> _Provided material_
------------------------------------

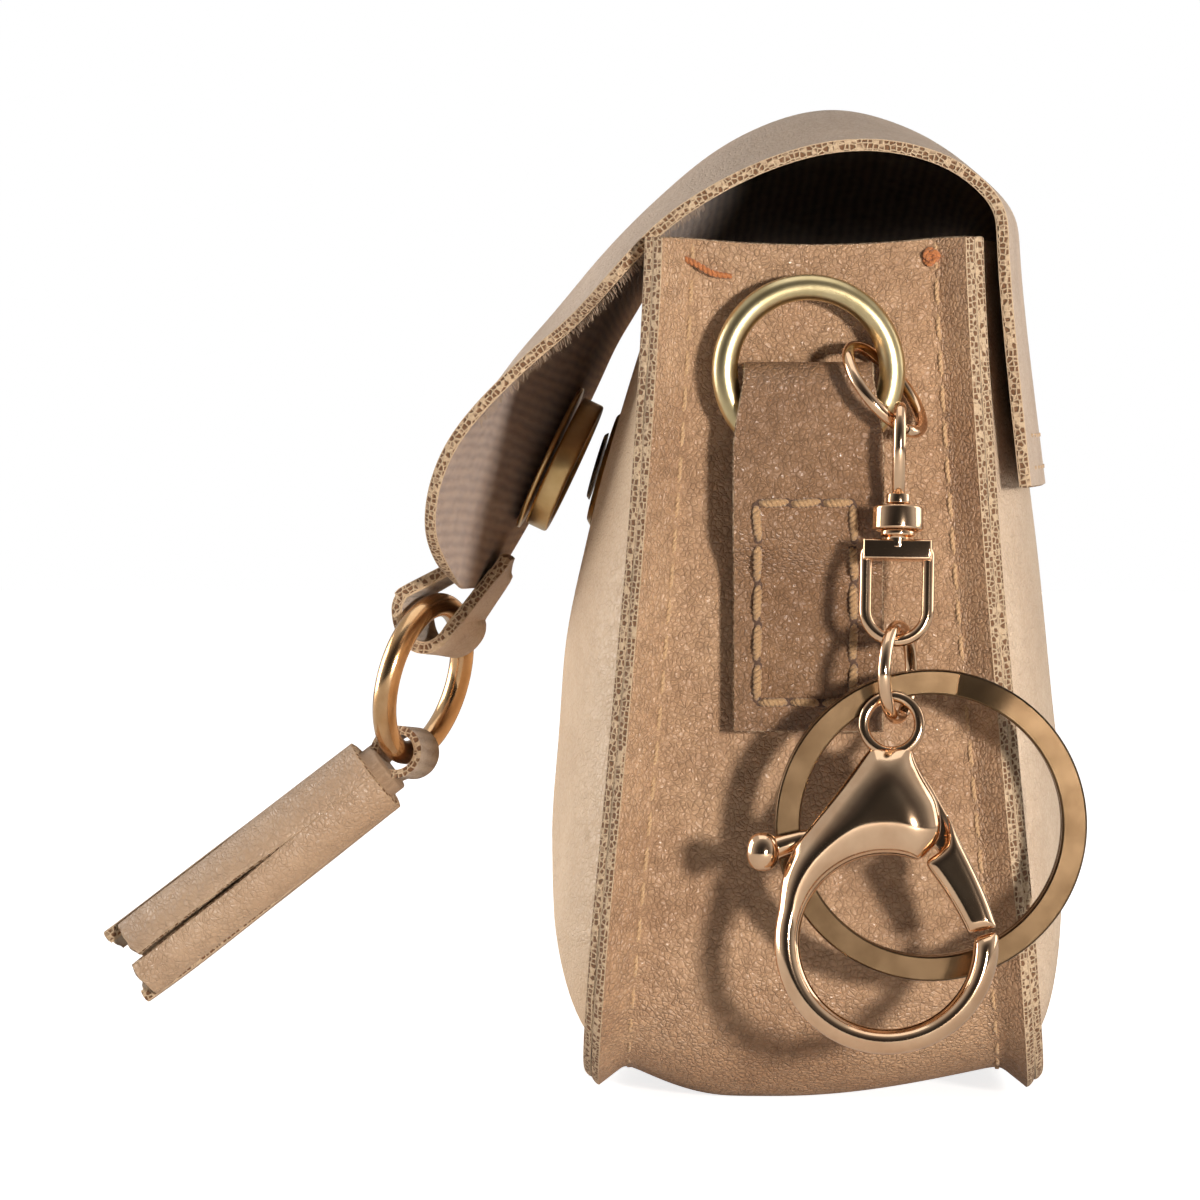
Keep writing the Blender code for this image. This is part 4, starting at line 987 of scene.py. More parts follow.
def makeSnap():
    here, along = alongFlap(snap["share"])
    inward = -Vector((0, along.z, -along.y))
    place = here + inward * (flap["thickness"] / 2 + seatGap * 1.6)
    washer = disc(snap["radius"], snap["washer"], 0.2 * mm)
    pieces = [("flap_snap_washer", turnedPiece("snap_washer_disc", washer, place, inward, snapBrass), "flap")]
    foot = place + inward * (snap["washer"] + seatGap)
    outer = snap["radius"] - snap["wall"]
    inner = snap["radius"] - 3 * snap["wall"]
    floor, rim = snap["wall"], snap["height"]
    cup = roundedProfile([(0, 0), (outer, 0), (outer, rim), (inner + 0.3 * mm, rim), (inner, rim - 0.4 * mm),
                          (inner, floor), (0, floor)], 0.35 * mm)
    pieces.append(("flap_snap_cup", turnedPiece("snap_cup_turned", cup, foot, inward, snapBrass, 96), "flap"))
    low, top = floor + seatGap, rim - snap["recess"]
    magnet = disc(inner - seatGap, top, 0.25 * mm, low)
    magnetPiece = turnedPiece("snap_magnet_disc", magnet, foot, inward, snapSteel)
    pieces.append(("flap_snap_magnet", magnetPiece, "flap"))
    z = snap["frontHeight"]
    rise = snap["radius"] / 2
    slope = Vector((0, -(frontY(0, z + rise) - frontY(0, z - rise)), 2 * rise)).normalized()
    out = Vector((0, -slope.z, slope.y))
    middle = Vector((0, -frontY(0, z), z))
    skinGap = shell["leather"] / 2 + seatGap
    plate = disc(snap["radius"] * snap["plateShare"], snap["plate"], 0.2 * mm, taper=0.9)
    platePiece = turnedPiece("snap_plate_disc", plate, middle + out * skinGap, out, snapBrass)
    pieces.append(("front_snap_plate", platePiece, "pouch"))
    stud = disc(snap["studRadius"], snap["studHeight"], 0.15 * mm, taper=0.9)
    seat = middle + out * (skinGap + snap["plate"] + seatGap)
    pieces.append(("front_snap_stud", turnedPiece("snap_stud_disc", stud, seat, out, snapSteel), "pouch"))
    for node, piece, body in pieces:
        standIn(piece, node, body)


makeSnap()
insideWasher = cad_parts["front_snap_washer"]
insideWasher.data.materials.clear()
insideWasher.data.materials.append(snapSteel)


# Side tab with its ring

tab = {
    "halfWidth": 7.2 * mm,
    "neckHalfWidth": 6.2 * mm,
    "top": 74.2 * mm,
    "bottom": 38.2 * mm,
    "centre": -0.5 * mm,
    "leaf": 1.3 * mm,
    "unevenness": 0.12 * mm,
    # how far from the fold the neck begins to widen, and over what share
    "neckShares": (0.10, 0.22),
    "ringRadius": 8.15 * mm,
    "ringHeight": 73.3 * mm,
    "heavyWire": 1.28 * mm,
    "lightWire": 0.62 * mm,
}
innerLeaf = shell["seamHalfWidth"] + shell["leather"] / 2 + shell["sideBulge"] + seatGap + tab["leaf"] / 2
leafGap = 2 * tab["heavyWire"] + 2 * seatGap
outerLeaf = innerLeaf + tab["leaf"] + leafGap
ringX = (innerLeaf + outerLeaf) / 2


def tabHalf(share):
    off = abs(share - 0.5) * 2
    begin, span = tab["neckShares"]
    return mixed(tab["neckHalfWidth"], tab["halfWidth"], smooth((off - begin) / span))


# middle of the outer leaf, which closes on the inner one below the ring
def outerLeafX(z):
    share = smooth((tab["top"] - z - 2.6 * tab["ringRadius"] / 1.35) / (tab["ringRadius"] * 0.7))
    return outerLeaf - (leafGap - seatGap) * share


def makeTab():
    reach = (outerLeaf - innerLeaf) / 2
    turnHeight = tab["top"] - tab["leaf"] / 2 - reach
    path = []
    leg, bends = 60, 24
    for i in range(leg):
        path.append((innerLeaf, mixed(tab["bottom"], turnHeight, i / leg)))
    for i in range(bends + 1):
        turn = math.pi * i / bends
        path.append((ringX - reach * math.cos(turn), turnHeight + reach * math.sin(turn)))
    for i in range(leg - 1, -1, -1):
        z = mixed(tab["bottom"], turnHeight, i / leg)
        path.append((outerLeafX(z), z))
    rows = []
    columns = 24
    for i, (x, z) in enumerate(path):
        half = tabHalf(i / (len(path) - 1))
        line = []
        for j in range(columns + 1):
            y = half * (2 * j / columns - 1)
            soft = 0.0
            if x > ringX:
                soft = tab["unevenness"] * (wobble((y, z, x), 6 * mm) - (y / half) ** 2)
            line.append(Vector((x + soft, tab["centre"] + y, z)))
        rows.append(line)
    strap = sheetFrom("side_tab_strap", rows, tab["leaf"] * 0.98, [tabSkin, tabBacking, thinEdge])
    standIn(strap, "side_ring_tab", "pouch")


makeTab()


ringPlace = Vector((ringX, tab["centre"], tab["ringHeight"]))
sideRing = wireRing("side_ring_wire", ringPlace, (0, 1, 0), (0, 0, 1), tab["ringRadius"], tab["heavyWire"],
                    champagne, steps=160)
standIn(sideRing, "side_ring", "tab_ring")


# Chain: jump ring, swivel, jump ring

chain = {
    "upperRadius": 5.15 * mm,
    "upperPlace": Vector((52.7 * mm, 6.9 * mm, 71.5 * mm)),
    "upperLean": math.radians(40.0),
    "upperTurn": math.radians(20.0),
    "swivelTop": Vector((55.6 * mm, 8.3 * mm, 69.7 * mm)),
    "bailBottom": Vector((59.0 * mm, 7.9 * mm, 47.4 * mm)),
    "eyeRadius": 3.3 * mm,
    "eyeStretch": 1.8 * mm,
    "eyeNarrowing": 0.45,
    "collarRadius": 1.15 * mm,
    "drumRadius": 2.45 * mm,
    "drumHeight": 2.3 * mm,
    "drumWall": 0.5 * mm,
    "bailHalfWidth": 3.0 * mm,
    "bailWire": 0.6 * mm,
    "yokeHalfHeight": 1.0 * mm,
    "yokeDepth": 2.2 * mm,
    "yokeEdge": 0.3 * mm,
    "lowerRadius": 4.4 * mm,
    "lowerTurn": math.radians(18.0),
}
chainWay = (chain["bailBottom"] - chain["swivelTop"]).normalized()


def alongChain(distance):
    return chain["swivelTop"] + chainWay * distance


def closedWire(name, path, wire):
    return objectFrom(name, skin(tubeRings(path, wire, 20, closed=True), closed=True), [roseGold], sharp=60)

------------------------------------

> _Task description_
Starting at the first line of the data above, please restate word for word every line up to and including the one that holds "standIn(piece, node, body)", and add nothing else.

> _Solution for this exercise_
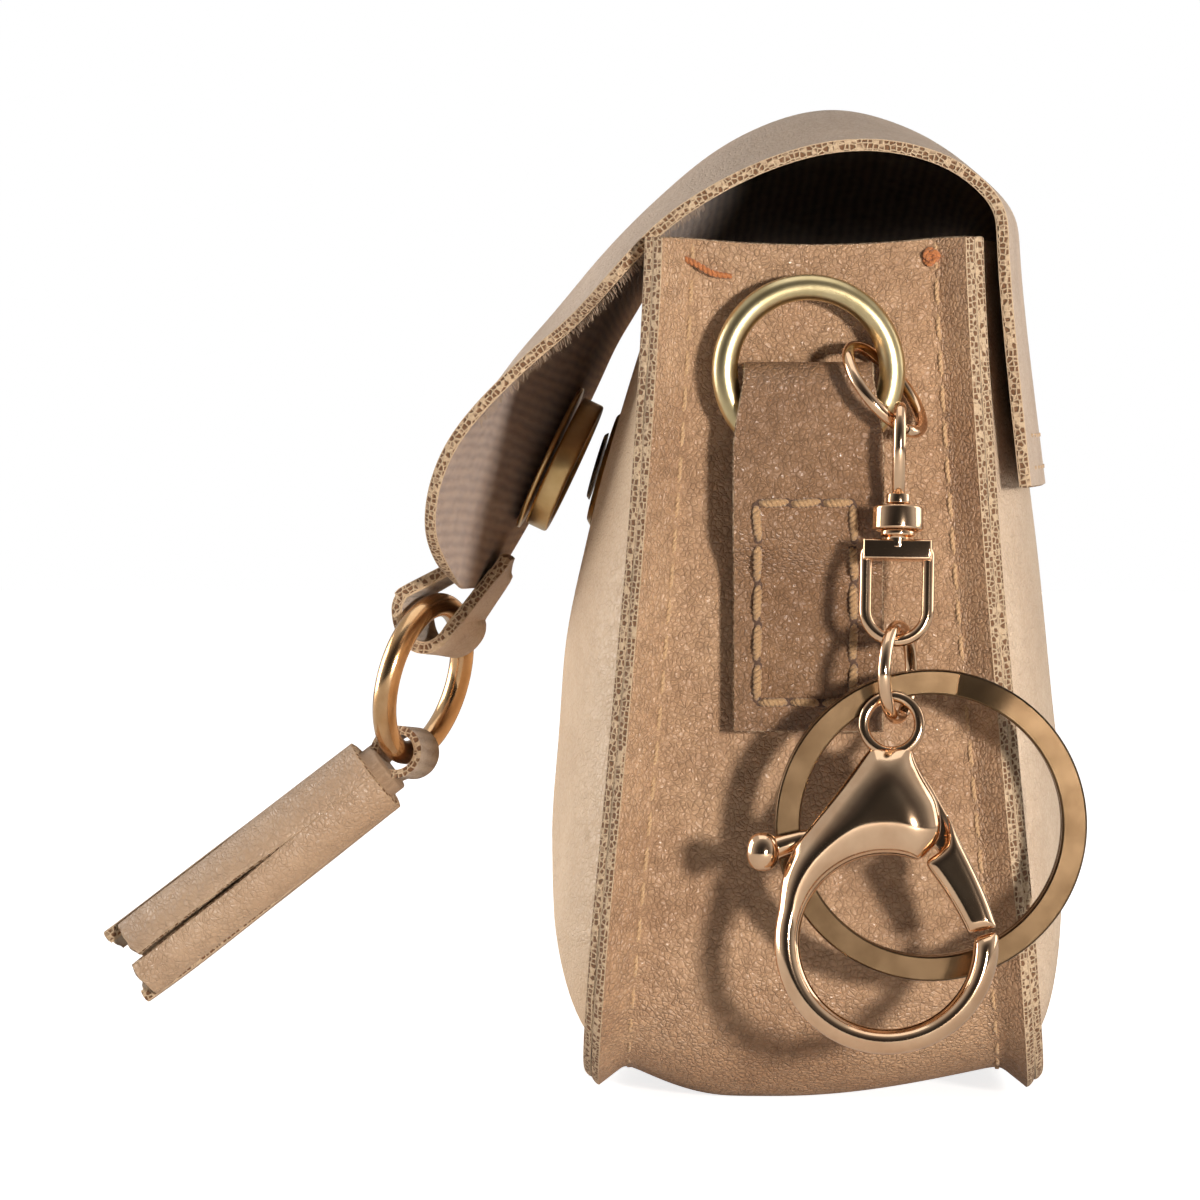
Keep writing the Blender code for this image. This is part 4, starting at line 987 of scene.py. More parts follow.
def makeSnap():
    here, along = alongFlap(snap["share"])
    inward = -Vector((0, along.z, -along.y))
    place = here + inward * (flap["thickness"] / 2 + seatGap * 1.6)
    washer = disc(snap["radius"], snap["washer"], 0.2 * mm)
    pieces = [("flap_snap_washer", turnedPiece("snap_washer_disc", washer, place, inward, snapBrass), "flap")]
    foot = place + inward * (snap["washer"] + seatGap)
    outer = snap["radius"] - snap["wall"]
    inner = snap["radius"] - 3 * snap["wall"]
    floor, rim = snap["wall"], snap["height"]
    cup = roundedProfile([(0, 0), (outer, 0), (outer, rim), (inner + 0.3 * mm, rim), (inner, rim - 0.4 * mm),
                          (inner, floor), (0, floor)], 0.35 * mm)
    pieces.append(("flap_snap_cup", turnedPiece("snap_cup_turned", cup, foot, inward, snapBrass, 96), "flap"))
    low, top = floor + seatGap, rim - snap["recess"]
    magnet = disc(inner - seatGap, top, 0.25 * mm, low)
    magnetPiece = turnedPiece("snap_magnet_disc", magnet, foot, inward, snapSteel)
    pieces.append(("flap_snap_magnet", magnetPiece, "flap"))
    z = snap["frontHeight"]
    rise = snap["radius"] / 2
    slope = Vector((0, -(frontY(0, z + rise) - frontY(0, z - rise)), 2 * rise)).normalized()
    out = Vector((0, -slope.z, slope.y))
    middle = Vector((0, -frontY(0, z), z))
    skinGap = shell["leather"] / 2 + seatGap
    plate = disc(snap["radius"] * snap["plateShare"], snap["plate"], 0.2 * mm, taper=0.9)
    platePiece = turnedPiece("snap_plate_disc", plate, middle + out * skinGap, out, snapBrass)
    pieces.append(("front_snap_plate", platePiece, "pouch"))
    stud = disc(snap["studRadius"], snap["studHeight"], 0.15 * mm, taper=0.9)
    seat = middle + out * (skinGap + snap["plate"] + seatGap)
    pieces.append(("front_snap_stud", turnedPiece("snap_stud_disc", stud, seat, out, snapSteel), "pouch"))
    for node, piece, body in pieces:
        standIn(piece, node, body)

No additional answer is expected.